Mon père a beaucoup encouragé ma curiosité autant que je ne l’étais depuis petite et m’a aussi inculqué le besoin de recherche, des fois, je posais beaucoup de questions. Quand je lui demandais des informations, il m’invitait à ouvrir des livres, les dictionnaires et les encyclopédies pour pouvoir avoir une réponse avant de revenir vers lui. Je pense que cela a beaucoup joué sur mon travail. Il me poussait à aller plus loin dans la recherche pour apprendre encore plus. Il m’offrait des livres et aimait en discuter avec moi. Cela m’a aussi forgé le sens du partage et le gout de la curiosité. Aujourd’hui, je ne peux pas m’empêcher de partager, j’adore les échanges.
13) Quelles sont les artistes auxquels vous identifiez votre personnalité ?
Je dirai d’abord Jean Servais Somian, Designer mobilier, parce qu’il a une énergie débordante, il est très expressif. J’adore son authenticité, c’est un être entier. Je m’identifie aussi à Armand Gauz, écrivain-photographe-scénariste. Il a quelque chose d’assez intéressant qui est de vous stimuler à atteindre la meilleure version de vous-même. Il n’est pas du genre à toujours complimenter mais il vous pousse à aller plus loin. Il aura tendance à piquer un peu mais, c’est une façon de challenger et je trouve cela intéressant. Je pense que je suis un peu comme lui. Des fois, il m’arrive aussi de m’identifier à Joana Choumali. Nous sommes nées toutes les deux, le 05 septembre et ils nous arrivent de nous taquiner avec. Les quelques fois où j’ai pu discuter avec elle, nos conversations étaient très poussées et on s’est rendu compte qu’on avait une même vision de la spiritualité. Joana Choumali a une incroyable sensibilité et beaucoup d’amour à donner.
14) Qu’est-ce qui vous étonne le plus dans votre parcours ?

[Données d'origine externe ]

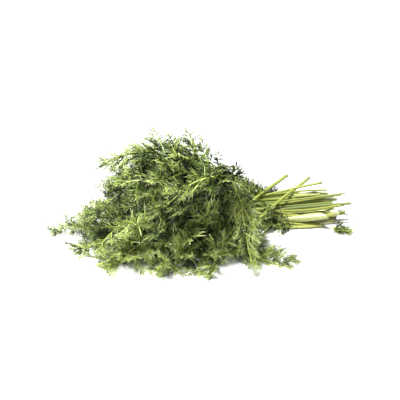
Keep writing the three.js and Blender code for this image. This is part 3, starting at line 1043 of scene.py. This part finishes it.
# %% [markdown]
# ## Clearing the bench
# The straight models were only for copying, so they are taken away.

# %% Remove the models
for model in (*threads, *tufts, *branches, *fronds, stalk_model, sheath_model):
    bpy.data.objects.remove(model)

# %% [markdown]
# ## The floor
# The bunch lies on a plain white table, which is only there for the picture.

# %% Floor
FLOOR_SIZE = 1.7
bpy.ops.object.select_all(action="DESELECT")
bpy.ops.mesh.primitive_plane_add(size=FLOOR_SIZE)
floor = bpy.context.object
floor.name = "floor"
floor_finish = Finish("pale_table")
floor_finish.set(base_color=srgb(240, 240, 240), roughness=0.6)
floor.data.materials.append(floor_finish.material)
print("floor:", FLOOR_SIZE, "m wide")

# %% [markdown]
# ## The light
# A lamp above and to the left gives soft shadows on the right and in the heap, and a weaker one at the
# front opens the darkest of them. The world is white where the camera sees it, as a studio's back wall
# is, and nearly dark for everything else, so that it doesn't wash the shadows out. The Light Path node
# tells the two apart.

# %% Light
SEEN_STRENGTH = 1.0
CAST_STRENGTH = 0.08


def soft_light(name, place, size, power):
    bpy.ops.object.select_all(action="DESELECT")
    bpy.ops.object.light_add(type="AREA", location=place)
    light = bpy.context.object
    light.name = name
    light.data.size = size
    light.data.energy = power
    light.rotation_euler = (-Vector(place)).to_track_quat("-Z", "Y").to_euler()


soft_light("key_light", (-0.45, 0.02, 1.30), 0.34, 52)
soft_light("fill_light", (0.2, -1.3, 1.0), 1.2, 9)
world = bpy.data.worlds.new("studio")
bpy.context.scene.world = world
world.use_nodes = True
background = world.node_tree.nodes["Background"]
background.inputs["Color"].default_value = (1, 1, 1, 1)
seen = world.node_tree.nodes.new("ShaderNodeLightPath")
strength = world.node_tree.nodes.new("ShaderNodeMath")
strength.operation = "MULTIPLY_ADD"
strength.inputs[1].default_value = SEEN_STRENGTH - CAST_STRENGTH
strength.inputs[2].default_value = CAST_STRENGTH
world.node_tree.links.new(seen.outputs["Is Camera Ray"], strength.inputs[0])
world.node_tree.links.new(strength.outputs[0], background.inputs["Strength"])
bpy.context.scene.view_settings.view_transform = "Standard"
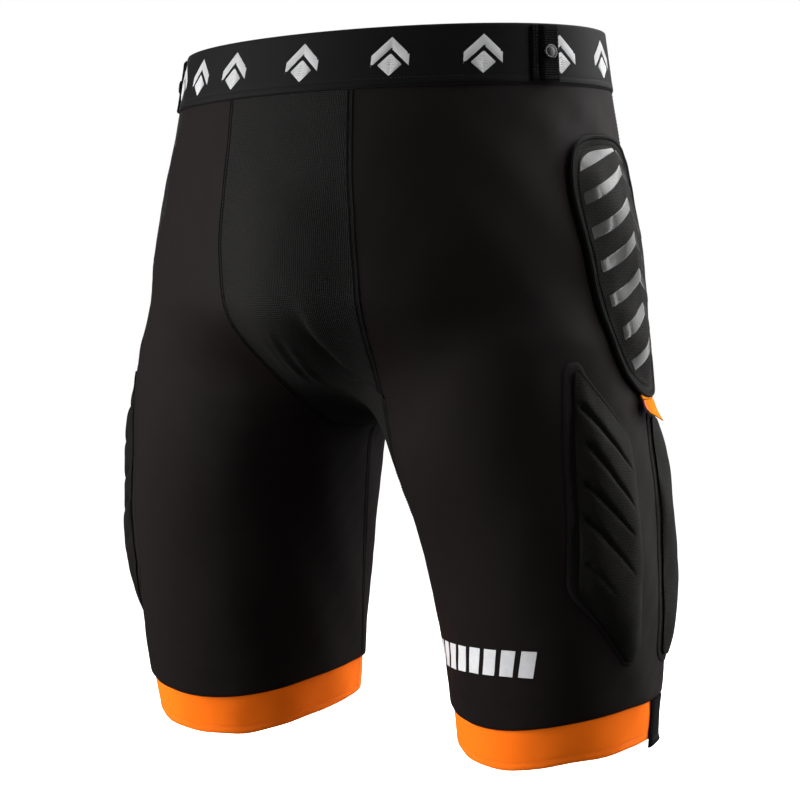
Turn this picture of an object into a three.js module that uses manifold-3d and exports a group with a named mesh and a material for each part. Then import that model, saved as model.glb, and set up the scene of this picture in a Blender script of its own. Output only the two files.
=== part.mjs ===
// Padded impact shorts: a tight stretch short with an elastic waistband, a mesh front panel,
// padded hips, thighs and tailbone, coloured hem bands, and small tabs that lift.
//
// Frame, in millimetres: +Z up, the front faces -Y, the wearer's left is +X.
// The origin is the centre of the waistband's top edge.
import * as THREE from "three";
import Module from "manifold-3d";
import { mergeVertices } from "three/addons/utils/BufferGeometryUtils.js";

const wasm = await Module();
wasm.setup();

// ---------- driving dimensions ----------
const GAP = 0.3; // clearance between pieces that touch
const FABRIC = 1.5; // leg and seat panels
const BAND_HEIGHT = 38;
const BAND_OUT = 1.0; // how far the waistband stands proud of the fabric
const BAND_THICKNESS = 2.5;
const WAIST_TILT = 0.03; // the waistband's rise from front to back, per mm
const CROTCH_CENTRE = { y: 2, z: -120 }; // the centre strip turns about this line
const SIDE_SEAM = 125; // degrees round from the front
const HEM_BAND_SHOWING = 27;
const HEM_BAND_HIDDEN = 15;
const HEM_INSET = FABRIC + 0.5; // the hem band lies inside the leg
const HEM_BAND_THICKNESS = 2;
const PAD_HEIGHT = { hip: 11.5, thigh: 9.5, tail: 10.5 };
const SNAP = { radius: 4.6, shaft: 1.1, hole: 1.5 };

// The trunk is an ellipse at each height.
const trunk = {
  height: [0, -60, -150, -260],
  halfWidth: [154, 161.4, 179, 178],
  halfDepth: [107, 122, 128.5, 126],
  centreY: [4.6, 3.5, -0.6, 4],
  closesFrom: -170,
  closesAt: -236.5,
};
// Each thigh is a turned ellipse at each height.
const thigh = {
  height: [-120, -240, -360, -500],
  centreX: [87, 103.5, 120.7, 123.2],
  centreY: [-0.6, -6.4, 4.7, 13.8],
  long: [93.9, 89.8, 84.3, 69.4],
  short: [81.9, 89.1, 75, 62.4],
  turn: THREE.MathUtils.degToRad(52),
  fadesFrom: -205,
  fadeEase: 60,
};
// How softly the trunk and thighs run into each other, at the crotch and at the hips.
const BLEND = { crotch: 39, hip: 14, from: 50, to: 140 };
const WAIST_AXIS_X = 60; // where the axis of each leg ends at the waist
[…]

Je dirai d’abord, la confiance de mes aînées journalistes pour l’égard qu’ils ont eu pour moi, en tant que bloggeuse. Ils ne m’ont pas exclu du monde de l’écriture informationnelle. Il prenait en considération mes points de vue et me demandaient même mon avis sur des sujets. Ils m’invitaient à des couvertures médiatiques et me faisaient des recommandations. Très tôt, j’ai eu cette chance d’avoir l’accompagnement et l’amitié des journalistes culturels, c’était une belle surprise pour moi. Ensuite, il y’a eu la confiance des professionnels de l’art et de la culture.

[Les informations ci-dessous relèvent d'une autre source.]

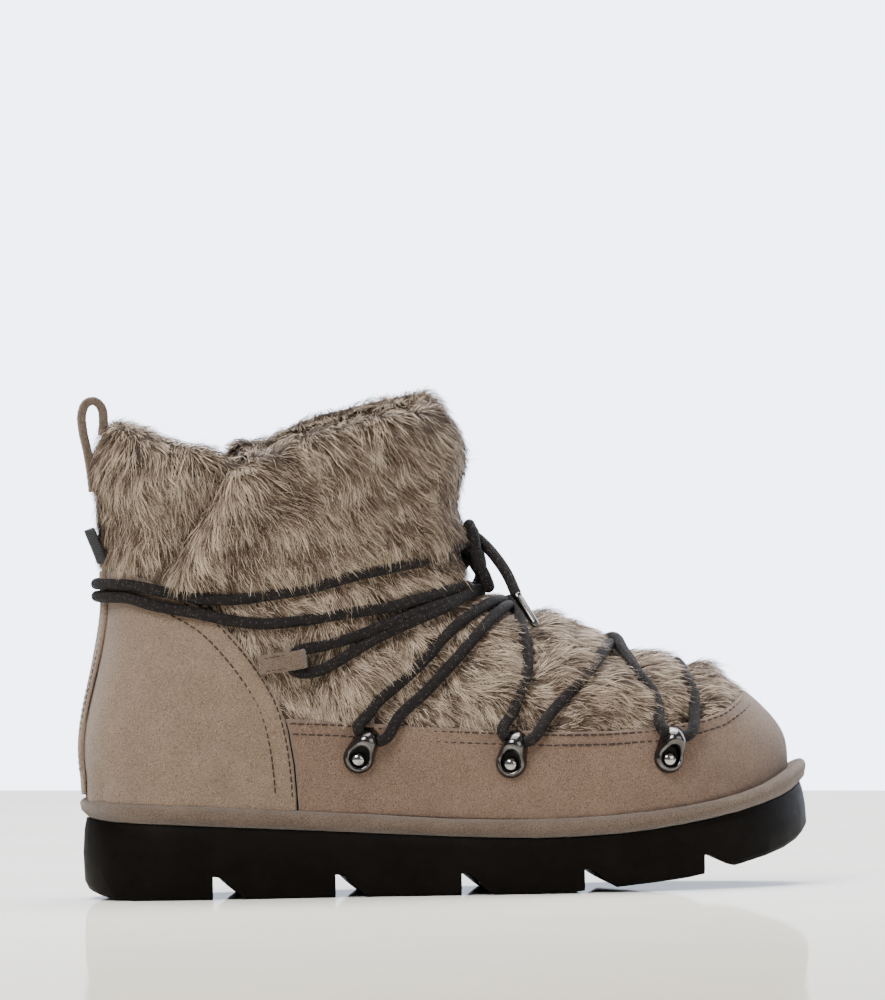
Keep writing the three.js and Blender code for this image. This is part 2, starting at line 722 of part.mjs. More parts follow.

15) Vous avez aussi été photographe. Qu’est-ce qu’on retrouvait généralement dans vos clichés ?
Je ne me considère pas comme une photographe. La photographie est un métier que je respecte beaucoup. Lors de mes premières années de blogging, de 2012 à 2014, j’étais sollicité pour couvrir des rencontres et des réunions professionnelles. J’étais une sorte de reporter en images et j’étais payée pour cela. C’était une activité qui me permettait d’avoir un peu d’argent pour mes déplacements de bloggeuse.

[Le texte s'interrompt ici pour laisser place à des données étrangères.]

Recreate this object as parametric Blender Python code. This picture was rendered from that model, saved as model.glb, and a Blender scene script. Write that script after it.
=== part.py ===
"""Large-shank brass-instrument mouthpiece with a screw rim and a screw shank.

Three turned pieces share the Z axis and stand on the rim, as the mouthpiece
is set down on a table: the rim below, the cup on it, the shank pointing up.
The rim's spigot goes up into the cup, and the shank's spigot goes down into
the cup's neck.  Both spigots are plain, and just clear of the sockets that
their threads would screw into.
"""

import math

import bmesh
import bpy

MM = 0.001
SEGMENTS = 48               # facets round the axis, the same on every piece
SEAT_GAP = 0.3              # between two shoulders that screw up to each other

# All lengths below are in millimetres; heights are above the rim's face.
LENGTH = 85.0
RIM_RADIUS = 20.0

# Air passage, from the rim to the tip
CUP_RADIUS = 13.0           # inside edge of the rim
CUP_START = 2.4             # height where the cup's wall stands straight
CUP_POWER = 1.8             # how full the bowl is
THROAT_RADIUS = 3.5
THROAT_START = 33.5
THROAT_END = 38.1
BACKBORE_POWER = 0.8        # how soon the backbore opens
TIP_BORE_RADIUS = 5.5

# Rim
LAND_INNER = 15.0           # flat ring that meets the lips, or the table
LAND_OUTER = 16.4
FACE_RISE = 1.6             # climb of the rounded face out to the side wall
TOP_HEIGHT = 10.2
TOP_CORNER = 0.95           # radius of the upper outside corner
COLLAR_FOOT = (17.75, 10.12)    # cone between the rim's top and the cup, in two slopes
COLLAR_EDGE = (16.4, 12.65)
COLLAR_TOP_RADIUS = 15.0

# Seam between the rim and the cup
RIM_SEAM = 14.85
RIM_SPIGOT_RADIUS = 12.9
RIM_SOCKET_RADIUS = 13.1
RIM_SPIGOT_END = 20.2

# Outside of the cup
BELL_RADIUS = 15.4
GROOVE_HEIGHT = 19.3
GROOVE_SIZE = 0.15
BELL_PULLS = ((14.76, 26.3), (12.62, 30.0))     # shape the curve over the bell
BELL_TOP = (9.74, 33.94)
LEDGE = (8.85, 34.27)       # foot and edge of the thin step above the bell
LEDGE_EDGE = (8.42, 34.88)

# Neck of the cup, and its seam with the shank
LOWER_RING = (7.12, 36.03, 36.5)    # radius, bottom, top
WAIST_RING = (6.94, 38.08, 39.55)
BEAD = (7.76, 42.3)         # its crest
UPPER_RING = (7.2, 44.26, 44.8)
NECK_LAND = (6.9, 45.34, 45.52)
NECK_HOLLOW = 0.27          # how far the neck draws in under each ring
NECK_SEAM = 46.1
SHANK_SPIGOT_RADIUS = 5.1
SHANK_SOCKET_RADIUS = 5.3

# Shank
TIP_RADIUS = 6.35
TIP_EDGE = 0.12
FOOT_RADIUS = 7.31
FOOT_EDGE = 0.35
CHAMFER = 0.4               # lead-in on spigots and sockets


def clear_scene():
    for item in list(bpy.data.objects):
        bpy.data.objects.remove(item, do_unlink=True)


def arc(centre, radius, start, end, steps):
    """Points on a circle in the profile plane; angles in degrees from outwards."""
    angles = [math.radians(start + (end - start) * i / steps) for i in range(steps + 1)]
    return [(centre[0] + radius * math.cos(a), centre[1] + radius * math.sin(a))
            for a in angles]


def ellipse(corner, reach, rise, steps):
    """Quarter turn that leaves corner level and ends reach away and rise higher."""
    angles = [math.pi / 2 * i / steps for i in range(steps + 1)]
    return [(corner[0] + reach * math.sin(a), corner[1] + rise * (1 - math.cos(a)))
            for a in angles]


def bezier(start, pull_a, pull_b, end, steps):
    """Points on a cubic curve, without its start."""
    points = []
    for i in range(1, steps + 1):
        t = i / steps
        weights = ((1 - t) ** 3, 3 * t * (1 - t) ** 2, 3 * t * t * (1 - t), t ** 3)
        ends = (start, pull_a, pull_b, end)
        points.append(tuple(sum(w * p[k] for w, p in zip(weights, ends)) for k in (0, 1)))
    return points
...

16) Si vous devriez être l’un des peintres de cette génération, ce serait qui et pourquoi ?
Je dirai le jeune Peintre Mounou Désiré Koffi, parce-que, j’ai eu l’occasion de travailler avec lui et de côtoyer son environnement. C’est quelqu’un qui est puissamment contemporain dans ses œuvres. Il utilise des claviers de téléphones comme matière pour la réalisation de ses œuvres. Il a une technique, un discours artistique super intéressant. Et j’ai bien envie de réussir à faire ce qu’il fait. Je pense que, c’est quand même assez difficile de travailler avec ces matériaux qu’il faut découper, recoller, réussir à assembler sur des peintures pour créer une harmonie, ce n’est pas un travail souple. Aujourd’hui, cet artiste monte en visibilité, son travail est en train d’être reconnu au-delà de la Côte d’Ivoire et je lui souhaite plein succès.

17) Vous êtes jeunes et entreprenante, un conseil à la jeunesse.
Ce que je souhaite demander à tous et à chacun de nous, c’est de se lancer et de ne pas attendre de l’aide. Les gens ne sont pas tenus de nous aider, ce sont nos clients potentiels. Il faut donc créer de la valeur qui pourra être monétisée. Ne jamais partir du principe que les gens sont obligés de nous aider. Ce qu’il faut faire, c’est de les convaincre pour que spontanément ils aient envie de vous soutenir.